Concluding Personal Disclaimer

I recently turned more than a 1000% profit off of one investment in 3 months. That’s mainly what urged me to write this. I knew I would, few else who had the money did, and I couldn’t afford to put forward much at the time. Had I seized another earlier opportunity it would have been a 10,000% or even 100,000% profit. But hindsight is too late, so I look forward to the next good thing.

I am down a little from decline of one heavy speculative investment. The fact of the matter is, I don’t feel I’ve lost that one because I still think that investment is seriously undervalued. I’ve made substantial gains everywhere else so far, and the one “loss” I expect a massive return on soon. It’s not a loss until you sell. I’m willing to live and die by that sword.

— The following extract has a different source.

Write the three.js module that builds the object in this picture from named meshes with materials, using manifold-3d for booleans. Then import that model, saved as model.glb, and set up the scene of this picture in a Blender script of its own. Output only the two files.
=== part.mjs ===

My investments are new, and still modest in the 4 digits, but I’ve found they outperform the market whenever it turns down, and keep up when it does well. I am concerned about the value of the U.S. dollar like many other Americans, I suspect an economic downturn soon, and then possibly an upturn after that. Everything comes and goes, but one needn’t be blown about by the short term winds.

There’s nothing constant in life but change, and I plan to have diamond hands in the face of it.